Gold as an investment

A Lithium Rush Is On at California's Salton Sea: Who Are the Players?

Oct 1, 2022

Fast-forward 174 years from the start of the California Gold Rush in 1848 and zip southeasterly about 460 miles from the location that sparked that frenzy, and you'll land at the Salton Sea in 2022. This Southern California locale, being dubbed Lithium Valley, is home to a lithium rush.

Demand has been soaring for the metal that's used in the lithium-ion batteries that power electric vehicles (EVs). These batteries are also used in other applications, such as energy-storage systems and consumer electronics. Supply has been struggling to keep up, which has jolted lithium prices skyward. Record prices are spurring an even-more-robust lithium rush than what occurred about six years ago when lithium prices jumped significantly.

Domestic EV makers are surely cheering on the lithium rush that's underway across the United States. Only an estimated 1% to 2% of the lithium produced in the world is mined in this country (by lithium giant Albemarle (ALB -1.95%) in Nevada), which threatens the hardiness of EV supply chains.

Three white EVs in a vertical row charging at a charging station.

Image source: Getty Images.

Geothermal brine is at the center of California's lithium rush

Lithium for commercial use is currently obtained from just two source types: brine (salty water) beneath dry salt beds in arid and elevated regions, mostly in South America; and hard-rock containing lithium-bearing minerals. Most hard-rock lithium mines are in Australia and China. 

California's lithium rush is centered on the Salton Sea Geothermal Field (SSGF) -- also called the Salton Sea Geothermal Resource Area -- which is believed to contain one of the largest lithium deposits in the U.S. This field has 11 geothermal power plants along the southeastern shore of the Salton Sea, the state's largest inland lake.

Geothermal power production generates a waste stream of brine that contains various minerals, including lithium. Many entities, some assisted by government funding, are developing technologies to efficiently extract the lithium from these brine waste streams before they're reinjected into the ground.

Diagram of how a geothermal energy plant works.
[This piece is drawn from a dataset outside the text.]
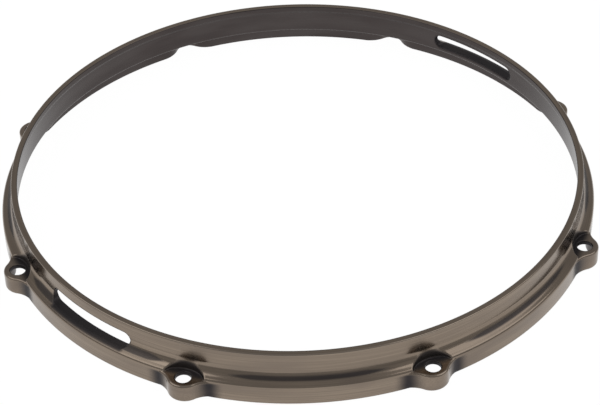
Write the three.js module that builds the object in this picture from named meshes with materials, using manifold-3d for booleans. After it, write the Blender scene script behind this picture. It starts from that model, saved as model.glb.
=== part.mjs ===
// Snare-side drum hoop for a 13 inch drum, in millimetres, +Z up.
// The real hoop is a single zinc die casting. It is drawn here as that one casting and then
// divided into its working regions, which meet face to face: the rim that stands round the
// drum head, the bearing ledge that presses on the head's hoop, the skirt that surrounds it,
// and the hollow ears that the tension rods pass through.
// The origin is the centre of the plane that the skirt stands on. The gates lie on the Y axis.
import * as THREE from "three";
import { mergeVertices } from "three/addons/utils/BufferGeometryUtils.js";
import Module from "manifold-3d";

const wasm = await Module();
wasm.setup();

// Rim, the band that shows above the drum head
const hoopHeight = 29.4;
const rimInnerRadius = 166.2;
const rimWall = 3.8;
const bandDraft = 0.3;
const rimOuterEdge = 1.3;
const rimInnerEdge = 0.6;
const lipDepth = 3.8;
const lipStep = 0.8;
const wallDraft = 0.9;

// Bearing ledge, a plate below the shoulder, over the recess that takes the head's own hoop
const ledgePlate = 3.5;
const recessWidth = 6.7;
const ledgeEdge = 1.4;

// Skirt and the shoulder above it
const skirtWall = 2.3;
const skirtEdge = 0.5;
const shoulderHeight = 13.3;
const shoulderEdge = 1.4;
const coveRadius = 4;

// Ears
const earCount = 8;
const rodOutset = 0.1;
const earRadius = 8;
const earFillet = 12;
const filletBite = 0.1;
const earPlate = 3;
const earEdge = 0.5;
const earMargin = 0.5;

// Washer seat on each ear, and the rod hole through it
const seatDrop = 2.1;
const seatHalfWidth = 11.6;
const seatWallGap = 0.8;
const rodHoleRadius = 4.4;
const rodHoleChamfer = 0.7;

// Gates that the snare straps pass through. Their floor is flush with the shoulder.
const gateCount = 2;
const gateLength = 61.6;
const gateHeight = 8.9;
const gateCornerRadius = 4.2;

// How far every cutting shape runs past what it cuts
const overrun = 2;

// Facets
const ringSegments = 128;
const holeSegments = 16;
const edgeSteps = 1;
const roundSteps = 3;
const coveSteps = 5;
const filletSteps = 5;
const earSteps = 12;
const seatSteps = 24;

// Derived radii and heights
const wallTopRadius = rimInnerRadius + lipStep;
const wallInnerRadius = wallTopRadius + wallDraft;
const bandTopRadius = rimInnerRadius + rimWall;
const bandFootRadius = bandTopRadius + bandDraft;
const skirtInnerRadius = wallInnerRadius + recessWidth;
const skirtOuterRadius = skirtInnerRadius + skirtWall;
const rodCircleRadius = skirtOuterRadius + rodOutset;
const recessHeight = shoulderHeight - ledgePlate;
const seatHeight = shoulderHeight - seatDrop;
const seatDepth = rodCircleRadius - bandFootRadius - seatWallGap;
const fullTurn = 2 * Math.PI;
const earPitch = fullTurn / earCount;

const castMetal = new THREE.MeshStandardMaterial({ color: 0x6e655c, roughness: 0.33, metalness: 1 });

// Solids and meshes

function solidOf(geometry) {
  const bare = geometry.clone();
  bare.deleteAttribute("normal");
  bare.deleteAttribute("uv");
  const merged = mergeVertices(bare);
  return new wasm.Manifold(new wasm.Mesh({
    numProp: 3,
    vertProperties: new Float32Array(merged.attributes.position.array),
    triVerts: new Uint32Array(merged.index.array),
  }));
}

function meshOf(name, solid) {
  const data = solid.getMesh();
  const indexed = new THREE.BufferGeometry();
  indexed.setAttribute("position", new THREE.BufferAttribute(data.vertProperties, 3));
  indexed.setIndex(new THREE.BufferAttribute(data.triVerts, 1));
  const geometry = indexed.toNonIndexed();
  geometry.computeVertexNormals();
  const mesh = new THREE.Mesh(geometry, castMetal);
  mesh.name = name;
  return mesh;
}

// Extrudes an outline drawn in plan from one height up to another
function upright(shape, low, high, bevel = 0) {
  const geometry = new THREE.ExtrudeGeometry(shape, {
    depth: high - low - 2 * bevel,
    bevelEnabled: bevel > 0,
    bevelThickness: bevel,
    bevelSize: bevel,
    bevelOffset: -bevel,
    bevelSegments: edgeSteps,
  });
  return geometry.translate(0, 0, low + bevel);
}

// Points along an arc or an ellipse, from one angle to another
function arcPoints(centre, radii, from, to, steps) {
  const points = [];
  for (let step = 0; step <= steps; step += 1) {
    const angle = from + ((to - from) * step) / steps;
    points.push(new THREE.Vector2(
      centre.x + radii.x * Math.cos(angle),
      centre.y + radii.y * Math.sin(angle),
    ));
  }
  return points;
}

function round(radius) {
  return new THREE.Vector2(radius, radius);
}

// Turns a closed section of (radius, height) points round the Z axis. It starts half a facet
// round, so that the hoop is divided in the middle of a facet and not along its edge.
function revolved(points, segments) {
  return new THREE.LatheGeometry(points, segments, Math.PI / segments).rotateX(Math.PI / 2);
}

// Section of the ring

function corner(radius, height, round = 0, steps = edgeSteps) {
  return { at: new THREE.Vector2(radius, height), round, steps };
}

// The arc that rounds one corner, from its tangent point on the line before to the one after
function roundedCorner(before, here, after) {
  if (here.round === 0) return [here.at.clone()];
  const back = before.at.clone().sub(here.at).normalize();
  const on = after.at.clone().sub(here.at).normalize();
  const half = Math.acos(back.dot(on)) / 2;
  const reach = here.round / Math.tan(half);
  const middle = back.clone().add(on).normalize();
  const centre = here.at.clone().addScaledVector(middle, here.round / Math.sin(half));
  const first = here.at.clone().addScaledVector(back, reach);
  const sweep = (Math.PI - 2 * half) * Math.sign(on.cross(back));
  const arc = [];
  for (let step = 0; step <= here.steps; step += 1) {
    arc.push(first.clone().rotateAround(centre, (sweep * step) / here.steps));
  }
  return arc;
}

const shoulderCorner = corner(skirtOuterRadius, shoulderHeight, shoulderEdge, roundSteps);
const coveCorner = corner(bandFootRadius, shoulderHeight, coveRadius, coveSteps);
const rimOuterCorner = corner(bandTopRadius, hoopHeight, rimOuterEdge, roundSteps);

const sectionCorners = [
  corner(skirtInnerRadius, 0, skirtEdge),
  corner(skirtOuterRadius, 0, skirtEdge),
  shoulderCorner,
  coveCorner,
  rimOuterCorner,
  corner(rimInnerRadius, hoopHeight, rimInnerEdge),
  corner(rimInnerRadius, hoopHeight - lipDepth),
  corner(wallTopRadius, hoopHeight - lipDepth - lipStep),
  corner(wallInnerRadius, recessHeight, ledgeEdge),
  corner(skirtInnerRadius, recessHeight),
];

// The band ends where the cove below it begins
const bandFootHeight = roundedCorner(shoulderCorner, coveCorner, rimOuterCorner).at(-1).y;

function ringSolid() {
  const count = sectionCorners.length;
  const points = sectionCorners.flatMap((here, index) => {
    const before = sectionCorners[(index + count - 1) % count];
    const after = sectionCorners[(index + 1) % count];
    return roundedCorner(before, here, after);
  });
  points.push(points[0].clone());
  return solidOf(revolved(points, ringSegments));
}

// Plan of an ear. The ear points along +Y from the hoop's axis.

// The fillet touches the ear's own circle and runs just into the skirt's outer circle
function filletPlace() {
  const toAxis = skirtOuterRadius - filletBite + earFillet;
  const toRod = earRadius + earFillet;
  const squares = toAxis ** 2 + rodCircleRadius ** 2 - toRod ** 2;
  const turn = Math.acos(squares / (2 * toAxis * rodCircleRadius));
  const centre = new THREE.Vector2(toAxis * Math.sin(turn), toAxis * Math.cos(turn));
  const lean = Math.atan2(centre.y - rodCircleRadius, centre.x);
  return { turn, centre, lean };
}

const fillet = filletPlace();

// The line of the ear's wall, moved in by an inset, and closed along a circle further in
function earOutline(inset, closingRadius) {
  const { turn, centre, lean } = fillet;
  const quarter = Math.PI / 2;
  const right = centre;
  const left = new THREE.Vector2(-centre.x, centre.y);
  const axis = new THREE.Vector2(0, 0);
  const rod = new THREE.Vector2(0, rodCircleRadius);
  const wall = round(earFillet + inset);
  return new THREE.Shape([
    ...arcPoints(axis, round(closingRadius), quarter + turn, quarter - turn, edgeSteps),
    ...arcPoints(right, wall, 3 * quarter - turn, 2 * quarter + lean, filletSteps),
    ...arcPoints(rod, round(earRadius - inset), lean, 2 * quarter - lean, earSteps).slice(1, -1),
    ...arcPoints(left, wall, -lean, turn - quarter, filletSteps),
  ]);
}

function earBoss() {
  const midWall = skirtOuterRadius - skirtWall / 2;
  return upright(earOutline(0, midWall), 0, seatHeight, earEdge);
}

function earHollow() {
  return upright(earOutline(skirtWall, skirtInnerRadius - overrun), -overrun, seatHeight - earPlate);
}

function washerSeat() {
  const rod = new THREE.Vector2(0, rodCircleRadius);
  const radii = new THREE.Vector2(seatHalfWidth, seatDepth);
  const outline = new THREE.Shape(arcPoints(rod, radii, 0, fullTurn, seatSteps).slice(1));
  return upright(outline, seatHeight, bandFootHeight);
}

function rodHole() {
  const wide = rodHoleRadius + rodHoleChamfer;
  const section = [
    new THREE.Vector2(0, -overrun),
    new THREE.Vector2(rodHoleRadius, -overrun),
    new THREE.Vector2(rodHoleRadius, seatHeight - rodHoleChamfer),
    new THREE.Vector2(wide, seatHeight),
    new THREE.Vector2(wide, bandFootHeight),
    new THREE.Vector2(0, bandFootHeight),
  ];
  return revolved(section, holeSegments).translate(0, rodCircleRadius, 0);
}

// A gate's rounded window, cut straight through the wall along Y
function gateWindow() {
  const side = gateLength / 2 - gateCornerRadius;
  const low = shoulderHeight + gateCornerRadius;
  const high = shoulderHeight + gateHeight - gateCornerRadius;
  const quarter = Math.PI / 2;
  const corners = [[side, low], [side, high], [-side, high], [-side, low]];
  const window = new THREE.Shape(corners.flatMap(([x, y], index) => {
    const from = quarter * (index - 1);
    return arcPoints(new THREE.Vector2(x, y), round(gateCornerRadius), from, from + quarter, coveSteps);
  }));
  const inner = Math.sqrt(rimInnerRadius ** 2 - (gateLength / 2) ** 2) - overrun;
  const depth = skirtOuterRadius + overrun - inner;
  const geometry = new THREE.ExtrudeGeometry(window, { depth, bevelEnabled: false });
  return geometry.rotateX(Math.PI / 2).translate(0, -inner, 0);
}

// Places round the hoop. Ear 1 is the first one anticlockwise from the front gate.

function earTurn(index) {
  return Math.PI + earPitch * (index + 0.5);
}

function turned(geometry, angle) {
  return solidOf(geometry.clone().rotateZ(angle));
}

function casting() {
  let solid = ringSolid();
  for (let index = 0; index < earCount; index += 1) {
    solid = solid.add(turned(earBoss(), earTurn(index)));
  }
  for (let index = 0; index < earCount; index += 1) {
    for (const cutter of [earHollow(), washerSeat(), rodHole()]) {
      solid = solid.subtract(turned(cutter, earTurn(index)));
    }
  }
  for (let index = 0; index < gateCount; index += 1) {
    solid = solid.subtract(turned(gateWindow(), (fullTurn * index) / gateCount));
  }
  return solid;
}

// Regions of the casting

const farRadius = skirtOuterRadius + 2 * (earRadius + earFillet);

// All that lies between two turns about the axis and two heights
function wedge(fromTurn, toTurn, low, high) {
  const reach = farRadius / Math.cos((toTurn - fromTurn) / 2);
  const outline = new THREE.Shape();
  outline.moveTo(0, 0);
  outline.lineTo(-reach * Math.sin(fromTurn), reach * Math.cos(fromTurn));
  outline.lineTo(-reach * Math.sin(toTurn), reach * Math.cos(toTurn));
  outline.closePath();
  return solidOf(upright(outline, low, high));
}

// All that lies over the recess, inside the skirt's inner wall
function overRecess() {
  const section = [
    new THREE.Vector2(0, recessHeight),
    new THREE.Vector2(skirtInnerRadius, recessHeight),
    new THREE.Vector2(skirtInnerRadius, hoopHeight),
    new THREE.Vector2(0, hoopHeight),
  ];
  return solidOf(revolved(section, ringSegments));
}

const earSpan = fillet.turn + earMargin / skirtOuterRadius;
const whole = casting();
const ledgeSpace = overRecess();

const group = new THREE.Group();
for (let index = 0; index < earCount; index += 1) {
  const here = earTurn(index);
  const before = here - earPitch;
  const number = index + 1;
  const bay = whole.intersect(wedge(before + earSpan, here - earSpan, -overrun, bandFootHeight));
  const rim = wedge(before, here, bandFootHeight, hoopHeight + overrun);
  const ear = wedge(here - earSpan, here + earSpan, -overrun, bandFootHeight);
  group.add(meshOf(`rim_${number}`, whole.intersect(rim)));
  group.add(meshOf(`bearing_ledge_${number}`, bay.intersect(ledgeSpace)));
  group.add(meshOf(`skirt_${number}`, bay.subtract(ledgeSpace)));
  group.add(meshOf(`ear_${number}`, whole.intersect(ear)));
}

export default group;
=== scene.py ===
"""Looks for the drum hoop: one seamless die casting in place of the CAD regions, its brushed
dark plating, a white table and a plain studio. The hoop's lengths are in millimetres up to its
mesh. Those of the table, the softboxes and the camera's place are in metres."""

import math

import bpy
import numpy as np
from mathutils import Matrix, Vector


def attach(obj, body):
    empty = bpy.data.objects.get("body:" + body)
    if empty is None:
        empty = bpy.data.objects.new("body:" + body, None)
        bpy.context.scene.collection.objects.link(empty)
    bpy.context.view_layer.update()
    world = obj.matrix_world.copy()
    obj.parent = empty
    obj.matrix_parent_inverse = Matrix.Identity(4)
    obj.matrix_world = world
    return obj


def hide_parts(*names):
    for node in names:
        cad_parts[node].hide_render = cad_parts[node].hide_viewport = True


MM = 0.001

# Rim, the band that shows above the drum head
HOOP_HEIGHT = 29.4
RIM_INNER_RADIUS = 166.2
RIM_WALL = 3.8
BAND_DRAFT = 0.3
RIM_OUTER_EDGE = 0.8
RIM_INNER_EDGE = 0.6
LIP_DEPTH = 3.8
LIP_STEP = 0.8
LIP_EDGE = 0.4
WALL_DRAFT = 0.9

# Ledge, skirt and shoulder
LEDGE_PLATE = 3.5
RECESS_WIDTH = 6.7
RECESS_CORNER = 0.6
LEDGE_EDGE = 1.4
SKIRT_WALL = 2.3
SKIRT_EDGE = 0.5
SHOULDER_HEIGHT = 13.3
SHOULDER_SLOPE = math.radians(20)
SHOULDER_OUTER_DROP = 1.1
SHOULDER_EDGE = 1.2
COVE_RADIUS = 4.2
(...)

Image source: Getty Images.

Advantages of using geothermal brine as a lithium source 

Extracting lithium from geothermal brine would have at least two key advantages over the current sources of commercial-scale lithium. 

  • It occupies a smaller production footprint.
  • It improve the economics of producing geothermal power, as plant owners would generate revenue from sales of the lithium byproduct. This factor could accelerate the growth of geothermal power, which in 2021 accounted for almost 6% of California's utility-scale electricity generation, according to the U.S. Energy Information Administration.

Who are the players in California's Lithium Valley?

Some of the players involved in the Salton Sea lithium rush are entities in which retail investors can't buy stock, such as private companies and nonprofit organizations. 

Two huge publicly traded companies have exposure to the Salton Sea lithium exploration and development activities: Warren Buffett's Berkshire Hathaway (BRK.A -1.52%) (BRK.B -1.40%) and General Motors (GM -1.54%).

Berkshire Hathaway Energy Renewables (BHE Renewables) owns 10 of the 11 geothermal plants in the Salton Sea area, which operate as CalEnergy. (Privately owned EnergySource owns the other plant.)  BHE Renewables, which has received federal and state funding, is developing two demonstration plants near its geothermal plants: one for extracting lithium chloride from geothermal brine, which just came on line, and the other for converting the lithium chloride into battery-grade lithium hydroxide.

In July 2021, GM made a multimillion-dollar investment in Australia-based Controlled Thermal Resources' Hell's Kitchen geothermal power and lithium extraction project in the SSGF. The auto giant will have first rights on lithium produced by the first stage of this project, including an option for a multiyear relationship, according to the press release.

There's also a company that doesn't seem to currently be involved in the Salton Sea lithium rush, but looks poised to be a possible player: Ormat Technologies (ORA -0.37%). It designs, builds, owns, and operates geothermal power plants, and is involved in other facets of the renewable energy space. It has a federal land lease in the Salton Sea vicinity for geothermal exploration.

Ormat is worth putting on your watch list. In 2021, it was profitable on the basis of net income, but not free cash flow, largely because it's investing heavily in growth initiatives. It did, however, generate positive cash flow from operations. The mid-cap stock returned 21.3% over the one-year period through June 7, compared with the SP 500 Index's negative 0.4% return.